### CHALLENGE
Beginning at the first line of the data, print each line exactly, stopping after the line that contains "terminals.append(terminal + tail)".

----

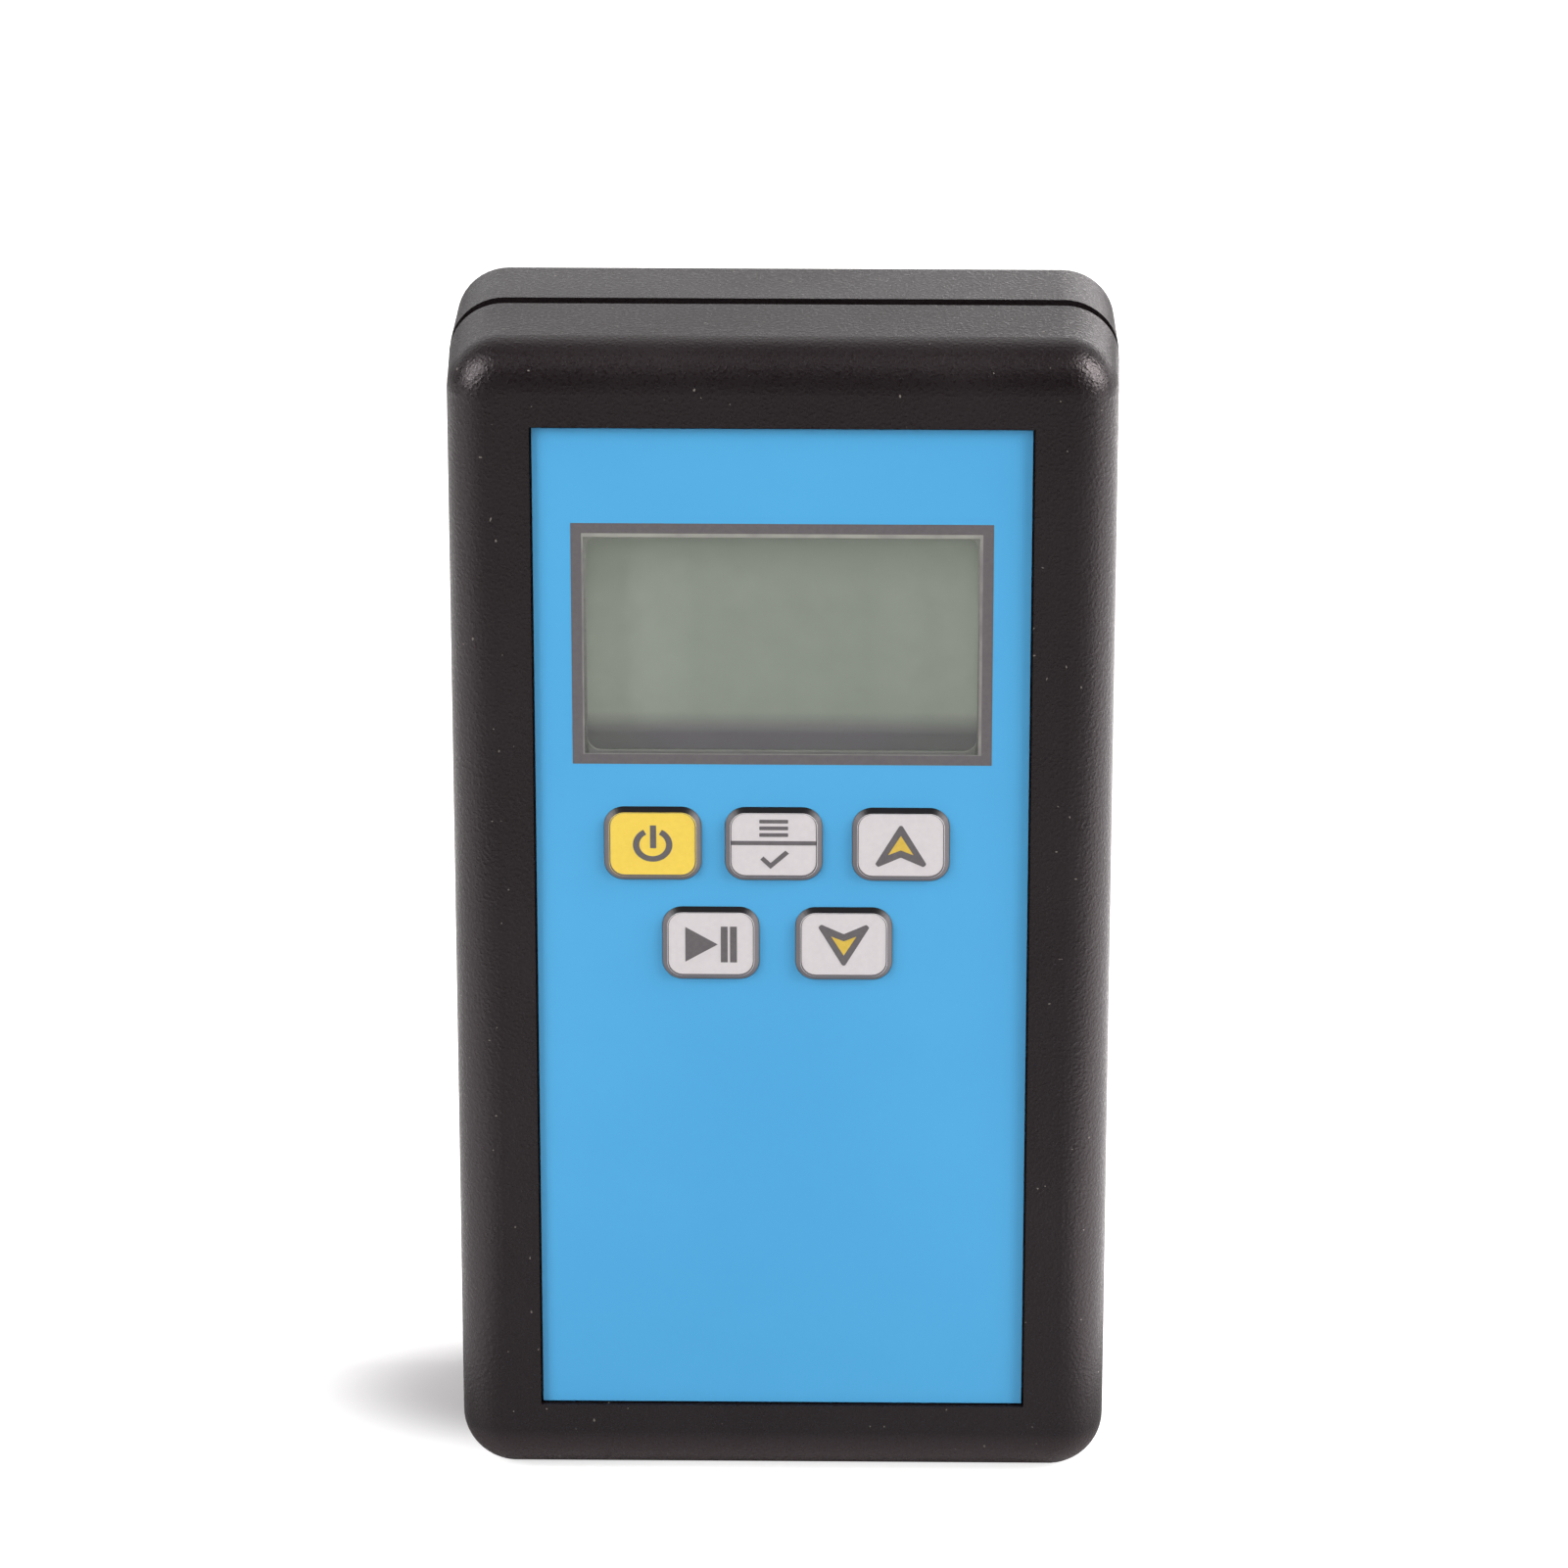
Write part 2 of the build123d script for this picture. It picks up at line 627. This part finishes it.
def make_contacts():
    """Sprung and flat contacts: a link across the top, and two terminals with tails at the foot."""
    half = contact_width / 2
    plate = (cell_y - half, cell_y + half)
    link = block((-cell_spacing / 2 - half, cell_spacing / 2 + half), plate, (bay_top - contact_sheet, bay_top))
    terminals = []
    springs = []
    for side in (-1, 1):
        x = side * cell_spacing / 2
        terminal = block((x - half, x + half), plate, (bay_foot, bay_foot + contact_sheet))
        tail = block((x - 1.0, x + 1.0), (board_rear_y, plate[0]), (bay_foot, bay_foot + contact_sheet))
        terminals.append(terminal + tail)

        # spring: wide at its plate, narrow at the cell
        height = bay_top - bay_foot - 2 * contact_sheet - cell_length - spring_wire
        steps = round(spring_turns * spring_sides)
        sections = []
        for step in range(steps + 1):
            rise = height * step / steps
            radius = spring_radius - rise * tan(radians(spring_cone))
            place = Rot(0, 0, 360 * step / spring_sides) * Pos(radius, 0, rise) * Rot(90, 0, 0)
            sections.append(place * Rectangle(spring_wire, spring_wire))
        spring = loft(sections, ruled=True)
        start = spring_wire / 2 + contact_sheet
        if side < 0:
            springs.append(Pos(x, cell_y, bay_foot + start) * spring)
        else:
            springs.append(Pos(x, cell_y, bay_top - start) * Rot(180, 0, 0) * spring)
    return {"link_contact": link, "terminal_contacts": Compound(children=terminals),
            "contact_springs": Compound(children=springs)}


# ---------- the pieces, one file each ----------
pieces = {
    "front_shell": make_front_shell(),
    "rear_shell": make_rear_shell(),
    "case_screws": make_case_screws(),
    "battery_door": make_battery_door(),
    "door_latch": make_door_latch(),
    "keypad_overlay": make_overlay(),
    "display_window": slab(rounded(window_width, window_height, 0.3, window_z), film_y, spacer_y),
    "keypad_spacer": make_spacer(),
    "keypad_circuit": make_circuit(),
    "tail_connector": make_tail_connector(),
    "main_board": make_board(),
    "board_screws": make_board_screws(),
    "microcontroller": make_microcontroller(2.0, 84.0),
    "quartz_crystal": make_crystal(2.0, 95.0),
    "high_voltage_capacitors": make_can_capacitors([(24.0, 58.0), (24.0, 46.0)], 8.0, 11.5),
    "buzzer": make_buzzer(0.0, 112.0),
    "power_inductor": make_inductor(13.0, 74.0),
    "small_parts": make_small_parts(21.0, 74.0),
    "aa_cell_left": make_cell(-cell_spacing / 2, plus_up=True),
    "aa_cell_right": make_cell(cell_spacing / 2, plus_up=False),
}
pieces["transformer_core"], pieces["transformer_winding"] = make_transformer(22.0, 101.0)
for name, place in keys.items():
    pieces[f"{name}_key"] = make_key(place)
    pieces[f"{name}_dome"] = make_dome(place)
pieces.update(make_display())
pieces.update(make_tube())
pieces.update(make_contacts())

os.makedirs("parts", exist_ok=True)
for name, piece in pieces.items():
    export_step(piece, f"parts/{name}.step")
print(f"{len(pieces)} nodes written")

----

### ANSWER TO THIS PROBLEM
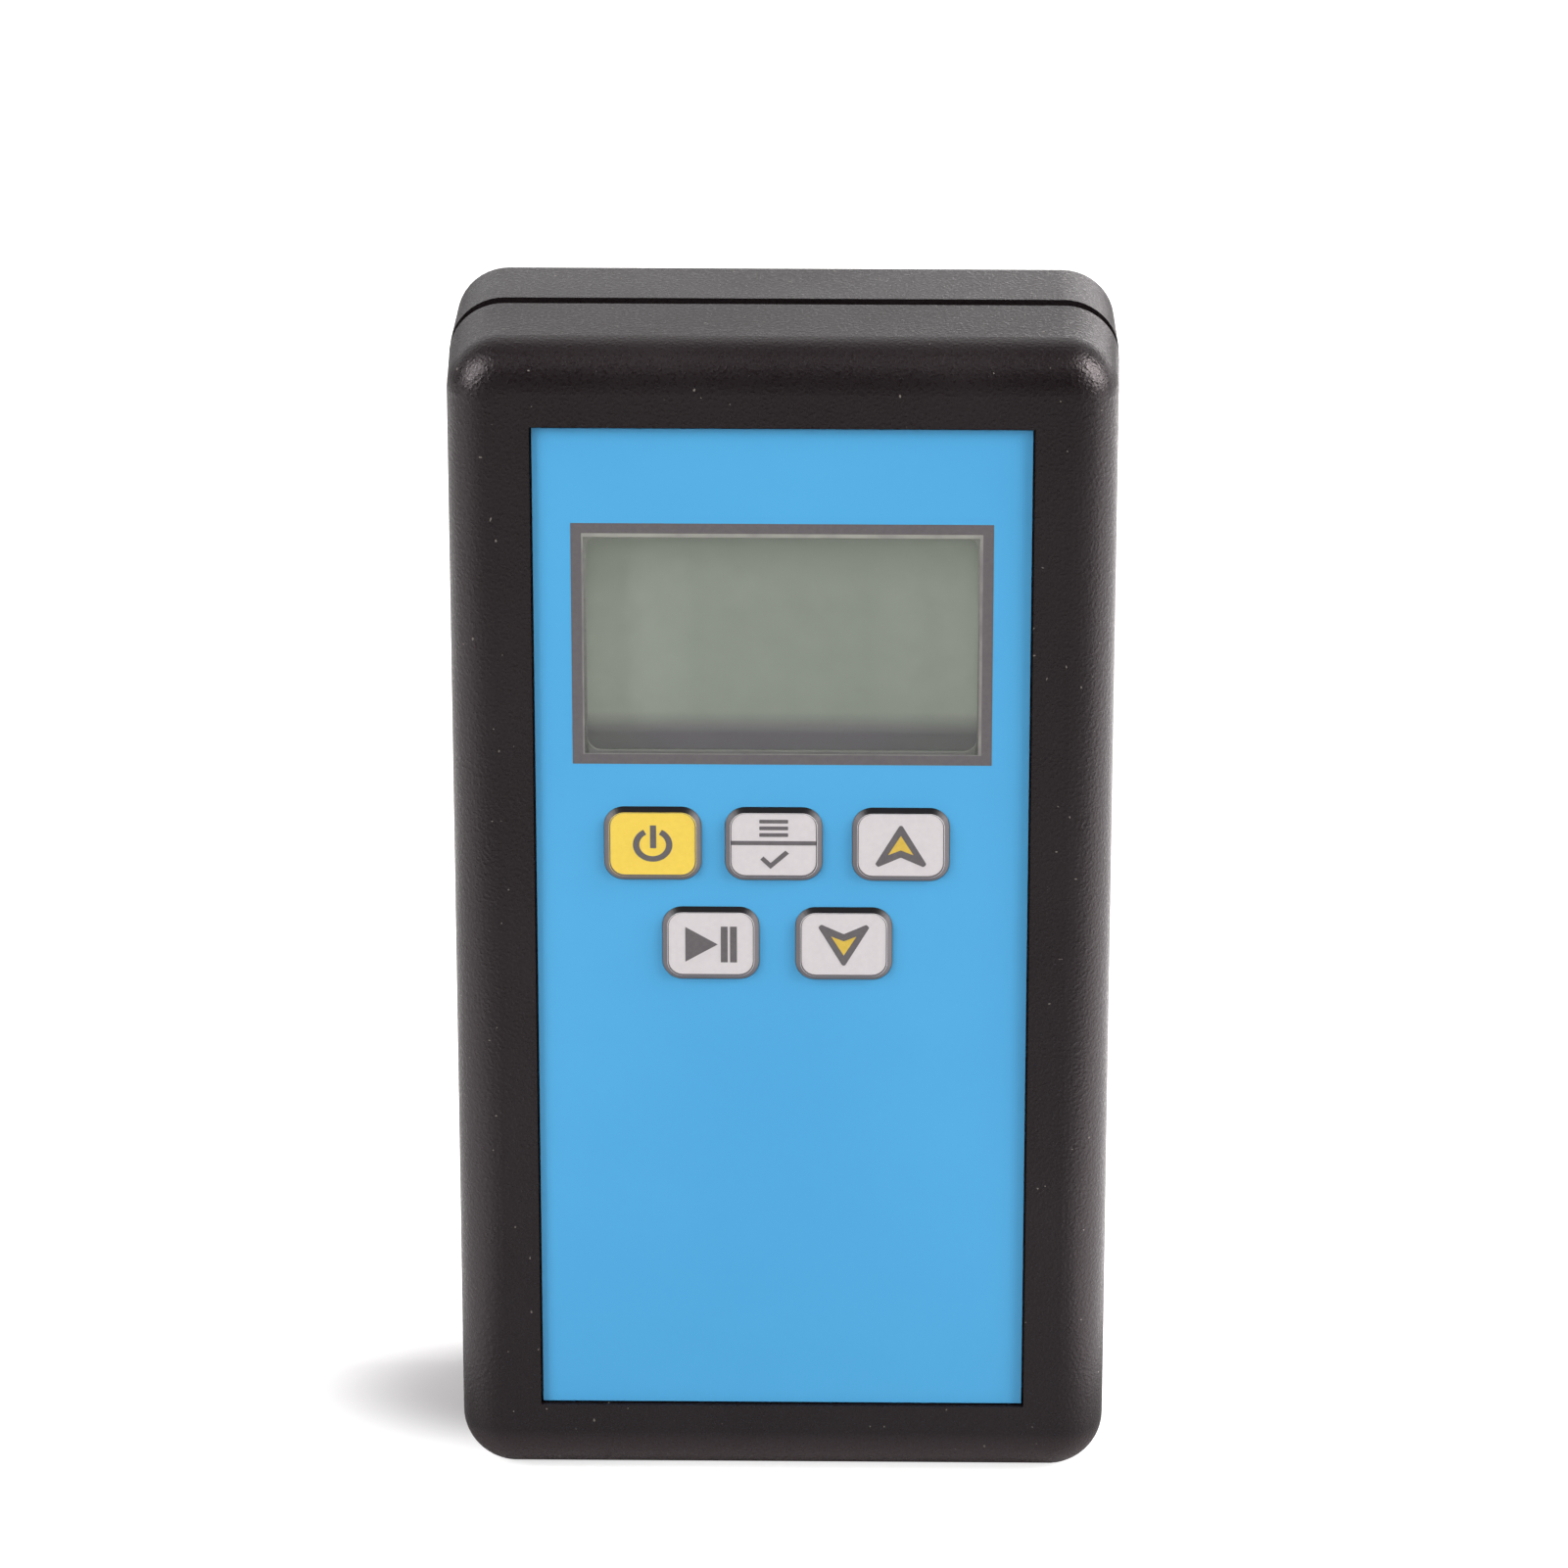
Write part 2 of the build123d script for this picture. It picks up at line 627. This part finishes it.
def make_contacts():
    """Sprung and flat contacts: a link across the top, and two terminals with tails at the foot."""
    half = contact_width / 2
    plate = (cell_y - half, cell_y + half)
    link = block((-cell_spacing / 2 - half, cell_spacing / 2 + half), plate, (bay_top - contact_sheet, bay_top))
    terminals = []
    springs = []
    for side in (-1, 1):
        x = side * cell_spacing / 2
        terminal = block((x - half, x + half), plate, (bay_foot, bay_foot + contact_sheet))
        tail = block((x - 1.0, x + 1.0), (board_rear_y, plate[0]), (bay_foot, bay_foot + contact_sheet))
        terminals.append(terminal + tail)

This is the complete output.